Ansgar
Freyer
FU Berlin
The adjoint degree and translation scissors congruence
Abstract.
The adjoint polynomial of a convex polytope P entails many nice information on the geometry and combinatorics of P. It gives strong insights in the structure of the residual arrangement of P, that is, the hyperplane arrangement obtained by extending the facets. The adjoint appears, moreover, if one seeks to find "nice" convex combinations for interior points of P, or as the numerator of the canonical form of P.
In this talk, we are concerned with the degree of the adjoint polynomial. In the projective setting, this degree is always m-d-1, where m is the number of facets of P. For non-generic polytopes in an affine space, the degree may be lower, which could be seen as a hint on parallelisms among the faces of P.

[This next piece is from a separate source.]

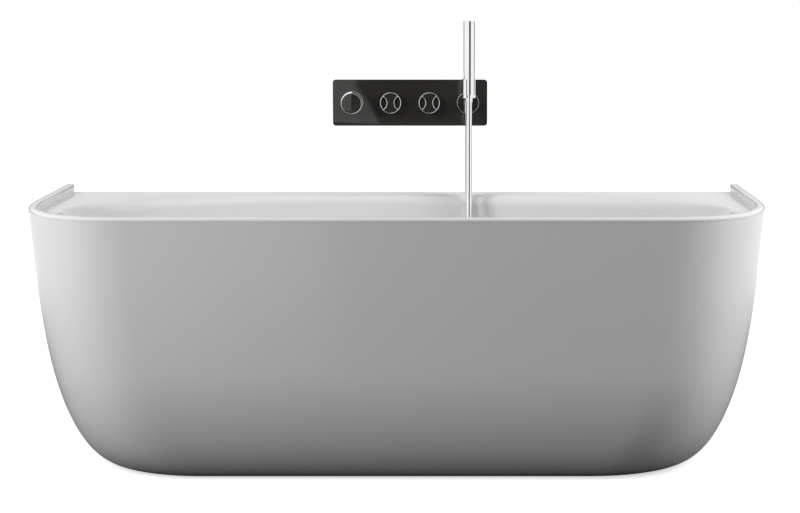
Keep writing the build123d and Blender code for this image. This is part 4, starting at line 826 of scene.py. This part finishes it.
def edge(finish, value, low, high):
    """A smooth step from 0 at the low value to 1 at the high one."""
    return finish.node("ShaderNodeMapRange", {"interpolation_type": "SMOOTHSTEP"},
                       {"Value": value, "From Min": low, "From Max": high})


def zones(finish, x, y):
    """The room that gloss sees: bright at the sides, dark behind the camera and at the back."""
    middle = edge(finish, x, -0.062, -0.042) * (1 - edge(finish, x, 0.50, 0.66))
    front = edge(finish, 0 - y, 0.60, 0.66) * middle
    back = edge(finish, y, 0.42, 0.68)
    return front, back


paper = Finish("paper", roughness=0.95, specular_ior_level=0.0)
rays = paper.node("ShaderNodeLightPath").socket.node
camera_ray = Signal(paper, rays.outputs["Is Camera Ray"])
gloss_ray = Signal(paper, rays.outputs["Is Glossy Ray"])
# Painted shade: gloss sees the paper near the bathtub at about a third of its colour, and soft light
# sees it nearly black, so the rolled-under foot stays dark.
camera_pale_gloss_shaded = camera_ray + 0.3 * gloss_ray
paper.set(base_color=paper.mix(camera_pale_gloss_shaded, (0.05, 0.05, 0.05, 1), (0.80, 0.80, 0.80, 1)))
spread = paper.node("ShaderNodeVectorMath", {"operation": "LENGTH"}, {0: paper.place}, 1)
ways = paper.node("ShaderNodeVectorMath", {"operation": "ADD"}, {0: paper.place, 1: (0.115, 0, 0)})
ways = paper.node("ShaderNodeVectorMath", {"operation": "NORMALIZE"}, {0: ways})
ways = paper.node("ShaderNodeSeparateXYZ", None, {0: ways}).socket.node
front, back = zones(paper, Signal(paper, ways.outputs[0]), Signal(paper, ways.outputs[1]))
far = edge(paper, spread, 1.0, 3.0)
farther = edge(paper, spread, 5.5, 8.0)
mirrored = gloss_ray * (1 - ZONE_DEPTH * front) * (1 - ZONE_DEPTH * back * farther) * 0.9
glow = camera_ray * 0.62 + far * (camera_ray + mirrored)
paper.set(emission_color=paper.mix(glow, BLACK, WHITE), emission_strength=1.0)
ground.data.materials.append(paper.material)
print("floor nodes", len(paper.tree.nodes))


# %% Lamps
def lamp(name, place, target, size, power):
    """A soft area lamp that points at a target; its gloss is left to the sky's zones."""
    data = bpy.data.lights.new(name, "AREA")
    data.shape = "RECTANGLE"
    data.size, data.size_y = size
    data.energy = power
    light = bpy.data.objects.new(name, data)
    light.location = place
    light.rotation_euler = (Vector(target) - Vector(place)).to_track_quat("-Z", "Y").to_euler()
    light.visible_glossy = False
    bpy.context.scene.collection.objects.link(light)
    print(name, "watts", power)


lamp("top_lamp", (-0.4, 0.5, 3.0), (0, -0.3, 0.5), (3.0, 1.6), 3)
lamp("left_lamp", (-2.9, -2.0, 1.9), (-0.6, -0.5, 0.4), (1.2, 1.8), 84)
lamp("right_lamp", (2.7, -1.0, 1.8), (0.7, -0.3, 0.4), (1.2, 1.8), 62)


# %% [markdown]
# ## The sky
# The sky is a formula of direction. The camera sees plain white. Gloss sees white with a dark
# zone behind the camera and another low behind the bathtub, as in a studio where the
# photographer stands in the dark: without them chrome has nothing to reflect but white, and
# looks like paint. Soft light gets a dim sky that is stronger in front and overhead.

# %% Sky
class Sky(Finish):
    """The world's network, built with the same formulas as a finish."""

    def __init__(self):
        world = bpy.data.worlds.new("studio")
        world.use_nodes = True
        bpy.context.scene.world = world
        self.tree = world.node_tree
        self.shader = self.tree.nodes["Background"]
        self.place = self.node("ShaderNodeTexCoord", output="Generated")


sky = Sky()
split = sky.node("ShaderNodeSeparateXYZ", None, {0: sky.place}).socket.node
x, y, z = (Signal(sky, split.outputs[k]) for k in range(3))
path = sky.node("ShaderNodeLightPath").socket.node
to_camera = Signal(sky, path.outputs["Is Camera Ray"])
to_gloss = sky.node("ShaderNodeMath", {"operation": "MAXIMUM"},
                    {0: Signal(sky, path.outputs["Is Glossy Ray"]),
                     1: Signal(sky, path.outputs["Is Transmission Ray"])})
front, back = zones(sky, x, y)
low = 1 - edge(sky, z, 0.04, 0.12)
gloss_sky = (1 - ZONE_DEPTH * front) * (1 - ZONE_DEPTH * back * low)
soft_sky = 0.125 + (0.01 + 0.33 * edge(sky, 0 - y, 0.0, 1.0)) * edge(sky, z, 0.0, 0.7)
level = to_gloss * gloss_sky + (1 - to_gloss) * soft_sky
sky.set(color=WHITE, strength=to_camera + (1 - to_camera) * level)
print("sky nodes", len(sky.tree.nodes))
bpy.context.scene.view_settings.view_transform = "Standard"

Our main tool to study the degree drop of the adjoint is a modification of the so-called canonical form. That way we obtain a translation invariant valuation that vanishes exactly when the adjoint degree is "lower than usual". We will see that this function is, in addition, 1-homogeneous and therefore commutes with Minkowski addition. From these properties we derive structural results on polytopes for which the adjoint degree is low, including a full characterization of all possible degrees in dimension up to 3.
This is a joint work with Tom Baumbach, Julian Weigert and Martin Winter.